First-year planning fees might run anywhere from $6,000 to $50,000. While the 450 clients in Strege's operations have $300 million in assets under management, Strege calculates that the firm bills on more than $500 million in client net worth. The first-year financial planning minimum fee is $6,000, which represents about $1 million net worth. One advantage of the firm's diversified organizational structure is that asset under management fees are typically about 0.7% for the first $1 million in assets for planning clients, while most firms charge about 1%.

The division of the firm that operates the asset management process is Sherpa Investment Management, which launched last year as a separate division. While the philosophy at Sherpa uses both active and passive management styles, this business unit measures its performance against generic benchmarks and against the individual goals of its clients.

"Investment returns are the means to help clients achieve their life goals," Strege says. "Clients should match their investment allocation to what is required to meet those goals without taking on unnecessary risk."

For clients focusing on retirement, the firm's Goal Projection Service tracks both the capital required and the capital available against monthly income available to retire at various ages. The service can also run financial projections for survivor needs, education funding and disability protection.

TWO NICHES

The firm's other two business units are niche divisions that focus on Strege's twin passions of business succession planning and philanthropic planning. Transition Point Business Advisors started operating under this name in 2010 to help strengthen the human side of the transition process for family businesses, including family farms.

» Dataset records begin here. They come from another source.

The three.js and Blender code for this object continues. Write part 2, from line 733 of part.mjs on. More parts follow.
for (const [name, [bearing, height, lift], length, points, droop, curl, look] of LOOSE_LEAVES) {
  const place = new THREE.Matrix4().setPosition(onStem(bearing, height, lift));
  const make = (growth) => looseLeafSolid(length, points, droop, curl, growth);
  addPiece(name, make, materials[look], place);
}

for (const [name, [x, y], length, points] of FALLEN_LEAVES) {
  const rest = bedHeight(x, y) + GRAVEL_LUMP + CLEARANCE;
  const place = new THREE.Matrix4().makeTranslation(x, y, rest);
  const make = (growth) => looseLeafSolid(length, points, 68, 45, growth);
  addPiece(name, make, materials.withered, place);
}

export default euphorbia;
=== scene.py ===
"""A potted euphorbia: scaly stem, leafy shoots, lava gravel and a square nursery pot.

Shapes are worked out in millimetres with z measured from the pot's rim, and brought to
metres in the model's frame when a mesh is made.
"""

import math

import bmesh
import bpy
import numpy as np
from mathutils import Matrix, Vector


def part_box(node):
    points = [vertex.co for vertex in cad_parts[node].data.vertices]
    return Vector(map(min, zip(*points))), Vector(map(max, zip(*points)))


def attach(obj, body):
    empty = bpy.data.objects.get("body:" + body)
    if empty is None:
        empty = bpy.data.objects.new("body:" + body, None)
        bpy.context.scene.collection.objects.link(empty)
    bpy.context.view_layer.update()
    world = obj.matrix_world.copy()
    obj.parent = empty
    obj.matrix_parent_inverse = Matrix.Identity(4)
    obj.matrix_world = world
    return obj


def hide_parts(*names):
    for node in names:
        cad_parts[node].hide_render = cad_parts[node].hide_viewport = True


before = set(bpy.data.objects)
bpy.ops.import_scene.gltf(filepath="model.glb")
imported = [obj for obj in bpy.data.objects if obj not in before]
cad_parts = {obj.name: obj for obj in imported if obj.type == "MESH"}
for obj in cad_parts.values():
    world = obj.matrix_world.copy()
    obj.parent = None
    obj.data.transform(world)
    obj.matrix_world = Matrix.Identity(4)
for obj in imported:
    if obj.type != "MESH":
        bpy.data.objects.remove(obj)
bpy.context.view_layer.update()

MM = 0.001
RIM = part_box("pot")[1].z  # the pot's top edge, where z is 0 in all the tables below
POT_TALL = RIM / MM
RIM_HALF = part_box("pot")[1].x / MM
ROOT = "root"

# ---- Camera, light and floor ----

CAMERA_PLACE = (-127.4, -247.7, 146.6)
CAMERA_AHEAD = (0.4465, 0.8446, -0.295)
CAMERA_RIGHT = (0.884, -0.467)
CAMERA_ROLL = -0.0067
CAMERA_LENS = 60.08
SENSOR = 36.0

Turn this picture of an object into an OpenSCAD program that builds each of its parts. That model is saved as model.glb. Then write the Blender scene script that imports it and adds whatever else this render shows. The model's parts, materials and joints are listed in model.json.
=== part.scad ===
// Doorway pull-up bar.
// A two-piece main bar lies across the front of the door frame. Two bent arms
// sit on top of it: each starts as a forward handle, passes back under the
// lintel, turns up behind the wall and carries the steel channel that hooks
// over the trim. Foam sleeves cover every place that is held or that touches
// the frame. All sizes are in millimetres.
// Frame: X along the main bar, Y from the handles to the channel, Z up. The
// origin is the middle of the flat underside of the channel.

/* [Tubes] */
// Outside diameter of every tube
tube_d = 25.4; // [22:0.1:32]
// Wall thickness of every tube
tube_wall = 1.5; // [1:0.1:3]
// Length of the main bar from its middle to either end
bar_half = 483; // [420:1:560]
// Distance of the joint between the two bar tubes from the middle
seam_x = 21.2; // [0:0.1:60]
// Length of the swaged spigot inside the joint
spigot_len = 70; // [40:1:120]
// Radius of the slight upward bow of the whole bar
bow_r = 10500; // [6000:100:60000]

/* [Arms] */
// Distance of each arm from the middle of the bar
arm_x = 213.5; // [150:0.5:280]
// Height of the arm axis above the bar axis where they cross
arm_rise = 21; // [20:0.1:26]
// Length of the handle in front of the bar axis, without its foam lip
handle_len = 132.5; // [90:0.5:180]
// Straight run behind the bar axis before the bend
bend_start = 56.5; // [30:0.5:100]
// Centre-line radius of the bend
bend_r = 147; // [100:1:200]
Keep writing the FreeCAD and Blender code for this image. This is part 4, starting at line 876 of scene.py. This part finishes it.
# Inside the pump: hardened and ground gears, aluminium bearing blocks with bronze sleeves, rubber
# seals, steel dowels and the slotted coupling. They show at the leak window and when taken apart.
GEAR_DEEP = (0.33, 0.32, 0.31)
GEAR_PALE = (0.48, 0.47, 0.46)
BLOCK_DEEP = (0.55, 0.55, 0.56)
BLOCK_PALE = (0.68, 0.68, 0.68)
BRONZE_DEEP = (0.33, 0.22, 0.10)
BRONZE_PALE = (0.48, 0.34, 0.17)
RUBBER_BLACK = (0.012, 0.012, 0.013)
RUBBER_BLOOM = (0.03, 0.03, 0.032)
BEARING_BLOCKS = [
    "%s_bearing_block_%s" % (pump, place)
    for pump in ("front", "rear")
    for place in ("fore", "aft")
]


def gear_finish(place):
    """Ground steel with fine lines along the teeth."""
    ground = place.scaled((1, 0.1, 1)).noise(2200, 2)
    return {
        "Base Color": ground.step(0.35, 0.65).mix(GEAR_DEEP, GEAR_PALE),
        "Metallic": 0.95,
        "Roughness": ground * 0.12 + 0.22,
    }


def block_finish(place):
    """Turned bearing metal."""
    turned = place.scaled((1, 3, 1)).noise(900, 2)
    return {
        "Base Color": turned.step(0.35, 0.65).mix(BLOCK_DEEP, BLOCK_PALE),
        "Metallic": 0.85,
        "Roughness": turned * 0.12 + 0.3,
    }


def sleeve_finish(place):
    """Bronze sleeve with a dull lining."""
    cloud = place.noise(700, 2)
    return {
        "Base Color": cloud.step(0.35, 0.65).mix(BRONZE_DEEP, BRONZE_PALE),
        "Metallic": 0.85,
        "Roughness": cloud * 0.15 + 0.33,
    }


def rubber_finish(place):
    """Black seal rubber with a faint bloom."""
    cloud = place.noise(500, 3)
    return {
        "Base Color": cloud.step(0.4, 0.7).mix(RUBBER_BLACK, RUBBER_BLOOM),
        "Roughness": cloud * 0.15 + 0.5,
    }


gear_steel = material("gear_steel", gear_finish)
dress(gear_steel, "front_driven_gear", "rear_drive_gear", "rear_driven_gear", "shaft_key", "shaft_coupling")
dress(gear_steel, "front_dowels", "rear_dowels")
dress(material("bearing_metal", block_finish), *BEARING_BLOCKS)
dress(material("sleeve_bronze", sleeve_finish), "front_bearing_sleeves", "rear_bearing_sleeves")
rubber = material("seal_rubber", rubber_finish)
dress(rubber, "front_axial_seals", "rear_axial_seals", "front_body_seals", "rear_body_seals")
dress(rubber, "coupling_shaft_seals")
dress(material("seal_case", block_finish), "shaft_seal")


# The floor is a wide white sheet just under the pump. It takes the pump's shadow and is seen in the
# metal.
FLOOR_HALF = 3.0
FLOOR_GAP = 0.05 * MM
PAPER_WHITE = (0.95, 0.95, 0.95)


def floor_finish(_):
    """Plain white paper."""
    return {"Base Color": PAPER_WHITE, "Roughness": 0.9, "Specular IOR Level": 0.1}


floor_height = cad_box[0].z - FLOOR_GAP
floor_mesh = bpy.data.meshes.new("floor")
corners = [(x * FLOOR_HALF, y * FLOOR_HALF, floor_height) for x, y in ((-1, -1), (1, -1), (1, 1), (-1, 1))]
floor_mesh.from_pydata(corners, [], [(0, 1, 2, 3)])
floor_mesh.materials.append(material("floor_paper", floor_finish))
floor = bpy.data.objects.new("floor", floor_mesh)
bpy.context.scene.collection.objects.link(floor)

This division follows the Heritage Institute process and has three consultants trained in this approach, which prepares heirs to receive both their financial as well as their emotional inheritances. It can be as simple as creating special traditions that foster communication between family members or as complex as establishing multigenerational family governance structures.

Because transition planning is emotional, Transition Point Business Advisors addresses the following questions with their clients:

* How do I treat family members or key employees fairly, although perhaps not equally?

* How do I minimize taxes while ensuring that my estate plan achieves my goals?

* What actions will assure my financial security in retirement while eliminating undue financial burden on the next generation?

* What if I want to stay involved? How do I balance my role with that of my successor?

* How do I prepare the next generation for a leadership role?

Strege Syverson has gone through its own transition planning process and emerged with a structure outlined in the organizational chart above. All of the people who will take over are employees being groomed for their positions by running the four divisions of the firm as members of the executive team. The transition plan not only includes this training process, but also a plan for the internal buyout of the current stockholders.

The firm's Charitable Giving Resource Center, organized in 2004, consults with charities on how to be more efficient with their resources and also teaches donors how to be more effective philanthropists. "Johnne and I have always been involved in philanthropy," Strege says.

Strege himself gives back to his community in numerous ways. A Drake University graduate, he has taught personal financial planning courses through the school's adult education program, and has coached educators on how to teach financial planning to high school students at Drake's summertime insurance education workshop. In addition, Strege and his wife, Jennifer, who have two grown children, also welcomed 27 foster children into their home over seven years.

The firm has set up donor-advised funds as well as charitable trusts (with the help of attorneys as needed), he says. The division also checks to ensure that "the charities our clients donate to are well run," Strege says.

Jim Grote, a CFP in Louisville, Ky., writes regularly for Financial Planning.

 

David Strege

Syverson Strege & Co.

Credentials: B.S. in business admin./finance from Drake University, CFP, CFA

Assets under management: $300 million

How I see it: "We charge what it really costs to do comprehensive planning and base our fees on the complexity of client cases, which is mostly reflected by net worth."